Hey, sugar
Cherries have many faces
Responsible fruit growers seek shelf life, but passionate fruit growers seek sugar.
When it comes to cherries, growers use a refractometer to measure the sweetness of the fruit before deciding whether it’s ready. A refractometer is a small, hand-held device that sends a beam through a drop of juice, which determines, by degree of light refraction, the liquid’s sugar content. Peaches may hit 18 brix, and wine grapes soar to 25 brix or more. Supermarket cherries may measure 10 brix or less.
Fred Manas at Manas Ranch in Esparto waits to harvest his Lapin and Skeena cherries until they have hit at least 14 brix, or the ratio of parts sugar per every 100 parts aqueous solution. Supermarket cherries, Manas said, are picked earlier, when hard and watery.
“Mine have sugar in them,” he said matter-of-factly.
This year’s cool spring has delayed the ripening of cherries by about a week, say local farmers, who usually harvest the fruit between late May and mid-June.
Some cherries turn color earlier than others, though. At the U.S. Department of Agriculture’s Wolfskill Experimental Orchards in Winters, for example, a cherry tasting on May 15, featuring a dozen members of the California Rare Fruit Growers, featured 10 early-ripening varieties, including Coe, Merton Heart, Merton Premiere, Burbank and several more. Dozens of others in the orchard, operated by the USDA, were not yet ready to sample.

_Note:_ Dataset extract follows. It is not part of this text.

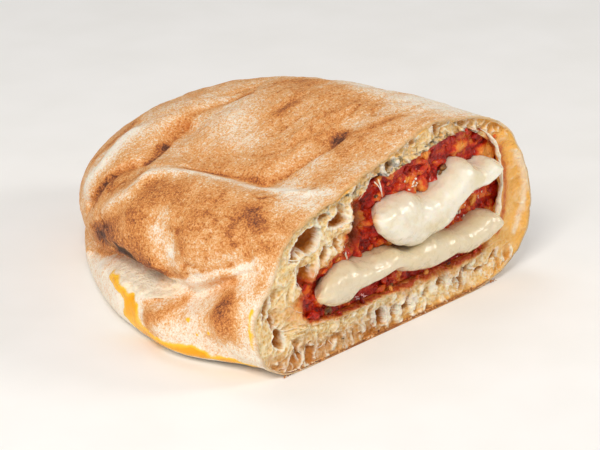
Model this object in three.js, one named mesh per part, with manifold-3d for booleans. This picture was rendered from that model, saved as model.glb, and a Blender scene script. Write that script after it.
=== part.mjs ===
// Half of a calzone: a folded pizza pocket, cut across its width, resting on its baked base.
//
// Frame: millimetres, +Z up. The cut face looks towards -Y, the body runs back along +Y to its rounded tip,
// the sealed seam is on the -X side and the smooth fold on the +X side. The base is the plane z = 0 and the
// origin is on it, under the middle of the body. Outlines and depths below are drawn from a corner mark in the
// plane of the cut, and the whole group is moved onto the origin at the end.
//
// dough            one baked shell: fold, seam lip, blisters and creases outside, torn crumb holes in the cut face
// tomato_filling   the crushed tomato that fills the pocket round the cheese
// mozzarella_upper the upper layer of melted cheese, its front edge swelling out of the cut
// mozzarella_lower the lower, longer layer of melted cheese

import * as THREE from "three";
import { mergeVertices } from "three/addons/utils/BufferGeometryUtils.js";
import Module from "manifold-3d";

const wasm = await Module();
wasm.setup();

// ---- driving dimensions, in millimetres ----

const bodyLength = 150; // from the cut to the tip
const tipX = 22; // the tip lies towards the fold side
const tipZ = 21;
const planPower = 2.5; // how square the body looks from above: 2 is an ellipse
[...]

The West Coast cherry industry began around 1850, when one Henderson Lewelling, a nurseryman from Iowa, and his brother Seth settled in the Willamette Valley of Oregon and began breeding this littlest of stone fruits. One of their creations was particularly crisp and sweet. They named it after one of their friends in the trade, a Chinese assistant named Ah Bing.
Today, Bing is king, constituting some 95 percent of California’s 27,000 cherry acres, grown mostly in the Delta.
Bing cherries are monocropping in peak form, but not all farmers want more and more and more of the same. Growers like Don Fitzgerald in Knights Landing attended the May 15 government tasting seeking the unusual. He, like most attendees, favored the Mona, a bright, crisp, red cherry, but he took note of several others. Fitzgerald owns just a quarter-acre of land and is busy grafting rare varieties on a dozen cherry trees. In several years, he hopes to sell roadside the fruit he can’t preserve as jam.
Bing cherries grow less favorably farther south in the San Joaquin Valley. When tested in the region several decades ago, Bings experienced a heat-related condition called “cherry doubling,” caused by a split embryo.
Jim Doyle helped solve this matter. A famed fruit breeder who has helped develop many stone fruits and figs, Roseville resident Doyle assisted several partners in creating the Brooks cherry during the 1970s. Finally patented in 1989, Doyle says the Brooks not only resists doubling, but in the San Joaquin Valley it also ripens as early as April—a lucrative niche market challenged by no other cherry region.
At our local farmers’ markets and fruit stands, expect cherries in mid-June. But a cloud may be building over the state’s cherry groves. Scattered reports tell of a fearsome pest, the spotted winged drosophila, or cherry vinegar fly, devouring crops around the state. The infestations have been centered in the Bay Area, but last year the bug appeared in Davis.
“Before, we just had to worry about birds,” Fitzgerald observed. “Now we might have a bug that lays eggs in the fruit that become maggots. My trees are going to be wild unless this bug wipes me out.”
It’s not a crisis yet, but taste the cherries while you can.